Mexican American botanist Ynes Mexia discovered two new plant genera and 500 new plant species—and she didn’t even start collecting plants until she was 51 years old. Born in 1870 in Washington D.C. to a Mexican diplomat father, Mexia spent many years as a social worker before enrolling as an undergraduate student at UC Berkeley, where she discovered her passion for botany. In the 1910s and 1920s, she traveled thousands of miles around Mexico, South America, and Alaska collecting some 145,000 plant specimens in just 13 years. Today, 50 plant species are named for her.
The first Mexican-born scientist to win a Nobel Prize in Chemistry, Mario Molina discovered the serious environmental threat posed by chlorofluorocarbon gases. Along with fellow chemist Sherwood Rowland, Molina found that these gases—which are chemicals commonly used as refrigerants, and colloquially known as Freon—released into the atmosphere were contributing to ozone depletion.
In 1993, astronaut Ellen Ochoa became the first Hispanic woman to go to space. She first served on a 9-day mission aboard the space shuttle Discovery, where she and a team of astronauts studied the Earth’s ozone layer. She has returned to space three more times since and has spent nearly 1,000 hours in orbit. Today, Ochoa, who holds NASA’s Distinguished Service Medal, serves as the director of the Johnson Space Center in Houston, Texas.

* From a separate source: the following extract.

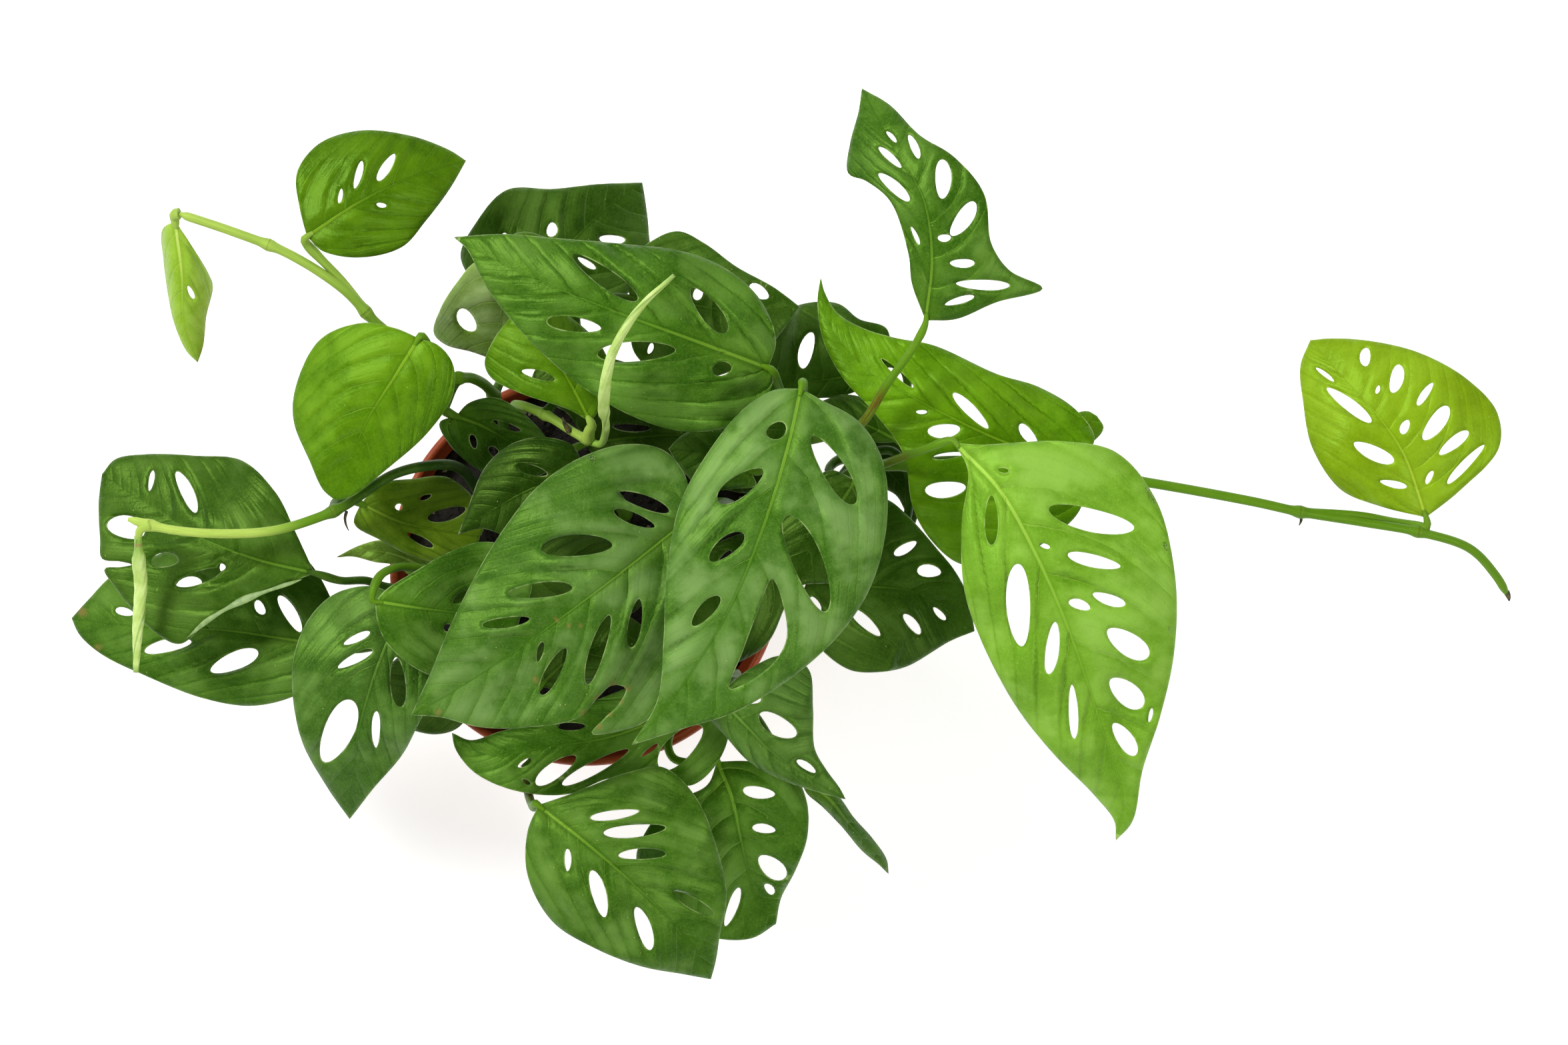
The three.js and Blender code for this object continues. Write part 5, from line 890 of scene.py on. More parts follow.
# Each vine is a list of strands. A name at the end stands for that blade, which the strand carries.
vines = {
    "vine_north": [
        [[-12, 38, stemFoot], [-17, 43, 112], [-21, 50, 140], [-12, 47, 151], [-3, 41.4, 157],
            [1, 39.2, 160]],
        [[1, 39.2, 160], [1.6, 42, 163], "inner_bright_leaf"],
        [[-12, 47, 151], [-3, 60, 148], [-4, 84, 150], [-9, 97, 156], [-18, 101, 159], [-23, 99, 159],
            "back_left_leaf"],
        [[-4, 84, 150], [5, 82.6, 156], [10, 82.1, 159], "north_mid_leaf"]],
    "vine_northwest": [
        [[-22, 30, stemFoot], [-23.5, 37, 111], [-28, 53, 124], [-34, 58, 136], [-42, 58.5, 146],
            [-52, 66, 152], [-63, 74.7, 155], [-72.7, 84.7, 157], [-89.2, 95.4, 158], [-105.7, 102, 158],
            [-122.4, 107.6, 158]],
        [[-66, 78, 155.6], [-73.5, 87.5, 156], [-80.3, 94.6, 157.5], [-83.8, 98.4, 160], "north_west_leaf"],
        [[-122.4, 107.6, 158], [-123.7, 107.4, 157.4], "far_west_leaf"],
        [[-42, 58.5, 146], [-43.6, 61.4, 155], [-46.4, 65.6, 166.5], "left_bright_leaf"],
        [[-38.6, 58.2, 142], [-41.5, 52, 144], [-42.5, 48.5, 145.5], "pot_west_leaf"],
        [[-28, 53, 124], [-22, 66, 119], [-19.5, 75, 125], "back_low_leaf"]],
    "vine_centre": [
        [[30, 5, stemFoot], [34, 8, 110], [46, 16, 125], [56, 26, 140], [61, 38, 152], [63, 47, 163]],
        [[63, 47, 163], [60.5, 51.5, 172], [58, 57, 181.5], "back_centre_leaf"],
        [[63, 47, 163], [65.6, 52, 178], [66.2, 55.6, 193], [65.8, 56.2, 200.5], "front_centre_leaf"],
        [[61, 38, 152], [72, 40, 163], [83, 43.6, 172], [91, 55.5, 179], [100, 68.3, 183],
            "north_east_leaf"],
        [[46, 16, 125], [44, 20, 150], [38.6, 20, 172], [34.4, 17, 177.6], "front_left_leaf"],
        [[56, 26, 140], [57, 30.5, 152], [53.5, 30.2, 158.5], "centre_low_leaf"]],
    "vine_east": [
        [[42, -8, stemFoot], [47, -3, 112], [62, 12, 128], [76, 26, 141], [84, 31, 148], [95, 31.5, 149],
            [112, 33, 148], [140, 31, 146], [169.4, 26.6, 146], [202.6, 20.6, 142], [216.8, 17.5, 138],
            [236, 14.4, 132], [254.7, 11.1, 126], [269, 6.4, 120], [277.3, -1.9, 113], [281.3, -8.3, 108]],
        [[84, 31, 148], [89, 31.6, 160], [95, 33.6, 173], [104, 36.8, 184], "right_big_leaf"],
        [[216.8, 17.5, 138], [236, 16.2, 131], [250, 13.6, 125], [255.6, 13, 126], "far_east_leaf"],
        [[165, 27.3, 146.1], [162, 30, 153], [154, 31.6, 159], "right_back_leaf"],
        [[134, 31.4, 146.6], [138.5, 33.5, 150], "small_east_leaf"],
        [[76, 26, 141], [85, 34.5, 141], [93, 36, 140], [97.6, 30, 140], [98.4, 21, 139], [95.5, 10, 138],
            [86, 2, 139], [75, -0.4, 139.5], [67.5, -2, 142], [65.6, -2.9, 146.5], "south_east_leaf"],
        [[76, 26, 141], [88, 42, 138], [97, 52, 137], [97, 60, 138.6], "north_east_dark_leaf"],
        [[98, 31.6, 148.9], [100.6, 34.6, 149], "dark_east_leaf"],
        [[84, 31, 148], [88, 31, 156], [86, 30.4, 161], "centre_east_leaf"],
        [[62, 12, 128], [67, 13.4, 138], [65.6, 11.4, 144.6], "centre_dark_leaf"],
        [[76, 26, 141], [74, 30.5, 136], [77.5, 33.5, 132.4], "east_gap_leaf"]],
    "vine_west": [
        [[-28, 14, stemFoot], [-30, 18, 112], [-38.5, 31, 138], [-48, 31.4, 149], [-58.3, 28.6, 153],
            [-72.7, 19.3, 153], [-82, 15.3, 153], [-93.8, 11.9, 155], [-108.2, 10.9, 158],
            [-124.7, 12.1, 160], [-137.8, 15.3, 160]],
        [[-76, 17.8, 153], [-75.4, 20.6, 146], [-71.5, 21.6, 141], "inner_olive_leaf"],
        [[-131, 13.6, 160.2], [-134, 12.2, 160], [-134.8, 9.6, 158.6]]],
    "vine_southwest": [
        [[-26, -8, stemFoot], [-29, -8, 110], [-34, -6.5, 122]],
        [[-34, -6.5, 122], [-46, -6, 131], [-60, -5.3, 138], [-66.5, -3.3, 142], [-74, -3.3, 143.6],
            "west_upper_leaf"],
        [[-34, -6.5, 122], [-38, -4, 138], [-47, 0, 151], [-56, 0.8, 156], [-61.5, -1.6, 160],
            [-63.8, -6.6, 162.4], "west_inner_leaf"],
        [[-34, -6.5, 122], [-44, -9, 136], [-51.6, -8, 146], "south_west_leaf"],
        [[-34, -6.5, 122], [-48, -16, 125], [-62, -23, 126], "west_lower_leaf"],
        [[-34, -6.5, 122], [-41, -2.6, 120.6], "inner_pale_leaf"],
        [[-29, -8, 110], [-25.4, -5.4, 115], "low_centre_leaf"],
        [[-29, -8, 110], [-27.5, -19, 112.5], [-27.6, -27, 114.6], "south_west_low_leaf"]],
    "vine_south": [
        [[-2, -26, stemFoot], [-4, -34, 112], [-8, -44, 119], [-14, -55, 120], [-18.4, -61, 120]],
        [[-18.4, -61, 120], [-17.6, -67.4, 121], [-16.5, -70.9, 128.4], [-15.4, -71.9, 135.5],
            "bottom_big_leaf"],
        [[-8, -44, 119], [-13.6, -42.6, 120.6], [-16.6, -39, 121.4], "south_low_leaf"]],
    "vine_southeast": [
        [[22, -20, stemFoot], [26, -26, 112], [36, -33, 124]],
        [[36, -33, 124], [42.6, -34.4, 129], "bottom_long_leaf"],
        [[42.6, -34.4, 129], [46, -31.6, 140], [42, -32, 152], [37.6, -35.4, 155.4], "south_fold_leaf"],
        [[36, -33, 124], [30.5, -42, 121.5], [25, -52, 120.5], [26.6, -57.4, 121.5], [33, -58.8, 123.4],
            "bottom_right_leaf"],
        [[42.6, -34.4, 129], [52, -45, 133.5], [58.5, -55.5, 135], [62, -60.6, 134.8], "south_tail_leaf"]],
    "vine_inner": [
        [[12, 15, stemFoot], [12, 17, 118], [10, 22, 150], [5, 27, 158.6], "mid_left_leaf"],
        [[12, 17, 118], [5, 24, 124], [-2.6, 31, 128], [-4, 36, 130.8], "north_low_leaf"]],
}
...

Sarah Stewart was a Mexican American microbiologist whose research showed that viruses could cause cancer. This discovery led to the development of vaccines to protect against certain kinds of cancer, like the HPV vaccine. She was born in Mexico to a Mexican mother and an American father, but her family was forced to leave due to the Mexican revolution.
Born in New York City in 1929, Puerto Rican American pediatrician and health care advocate Helen Rodríguez Trías helped improve access to public health services for women and children in both the United States and Puerto Rico. She was the first Hispanic president of the American Public Health Association, as well as a founding member of the Committee to End Sterilization Abuse, an organization that fought against the practice of forced sterilization. In 2001, she was awarded the Presidential Citizens Medal for her work on behalf of people living with HIV and AIDS.
Lydia Villa-Komaroff is a biologist whose research on recombinant DNA uncovered a way to use bacteria cells to make insulin. She is also the co-founder of The Society for the Advancement of Chicanos/Hispanics and Native Americans in Science (SACNAS), an organization dedicated to increase the success of Chicano, Hispanic, and Native American students in receiving advanced degrees, careers, and leadership positions in STEM fields. Notably, Villa-Komaroff was only the third Mexican American woman in the United States to receive a doctorate in science.
Anabella Villalobos is a Panamanian medicinal chemist and senior vice president of Biotherapeutic and Medicinal Sciences at Biogen. She received her BS in chemistry from the University of Panama. In 1987, she earned her PhD at the University of Kansas. Villalobos contributed to the Acetylcholinesterase Inhibitor program which led to the development of Icopezil, a drug that advanced to Phase II clinical trials for Alzheimer’s disease.